ACLU Defends Free Speech Rights of Baltimore County Student Reprimanded for "Taking a Knee" During Pledge
Family Seeks to Clarify County Rules to Support Silent Protest
CATONSVILLE, MD - Standing up for the First Amendment right of students to silent and respectful protest during patriotic exercises, the American Civil Liberties Union (ACLU) of Maryland is challenging treatment of a Catonsville Middle School sixth-grader inspired by football player Colin Kaepernick to "take a knee" during the Pledge of Allegiance. The ACLU wrote to Baltimore County School (BCPS) officials about the incident, asking the Superintendent and School Board to clarify BCPS policy on student rights to dissent, to ensure that school officials understand and honor this well-established right.
"I decided to kneel because there is a lot of things I really don't agree with in the country happening - racism, sexism and the person in the White House, particularly the wall - it's not ok," said 11-year-old Mariana Taylor. "I feel like it's important to stand up for what I believe in and I want to inspire other people to do it too."

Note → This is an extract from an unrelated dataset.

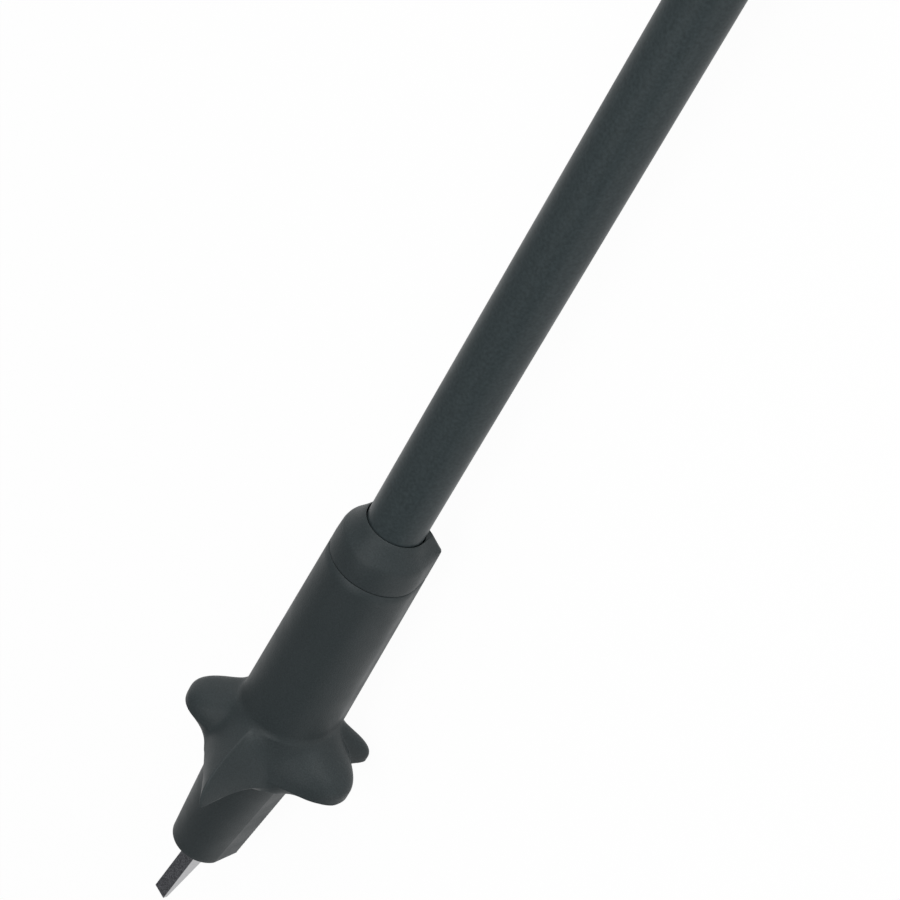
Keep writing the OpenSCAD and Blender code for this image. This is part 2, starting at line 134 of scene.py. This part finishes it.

In February, Mariana Taylor silently and respectfully knelt adjacent to her desk when the Pledge of Allegiance was recited during her morning homeroom class. She was confronted by her teacher, who told Mariana that the "rules" require that she must stand for the Pledge. After the teacher reprimanded her for being disrespectful and inappropriately sought to talk her out of kneeling, Mariana left the classroom in tears at the end of the period. Her next teacher noticed Mariana's emotional state and suggested she see her guidance counselor.
After getting a call from Mariana, her mother, Joanne Taylor, immediately went to the school to meet with the counselor and teacher. While the guidance counselor supported Mariana, the teacher pushed for Mariana to make a presentation to the class explaining herself. After further discussion, Ms. Taylor was willing to entertain an option of a classroom meeting, given the teacher's account of what happened.
After later hearing from Mariana, as well as the mother of another student present, that there were factual inaccuracies in the teacher's account of what happened, Joanne reached out to the principal with her concerns. It quickly became clear that the school system's policies were confusing about whether students were allowed to silently kneel or even to sit quietly during the Pledge. The Principal himself told Joanne that the policy was old and likely needed to be updated.
"The Supreme Court has been very clear that students do not lose their First Amendment rights when they enter the schoolhouse door," said Jay Jimenez, Legal Associate for the ACLU of Maryland. "The ACLU urges Baltimore County and all Maryland schools to review and update their policies to honor respectful student activism in the future, like silently ‘taking a knee' during the Pledge of Allegiance."
The ACLU is urging BCPS officials to ensure that the proposed new Rule 6307 is clear that the First Amendment rights of students wishing to symbolically express concerns during the Pledge, such as quietly "take a knee," are clearly protected. The ACLU also urged BCPS officials to work with the Taylor family in their effort to use Mariana's experience as an opportunity to review, reconsider, and improve BCPS policies on student dissent, and to educate students, teachers and administrators about Constitutional protections for freedom of speech.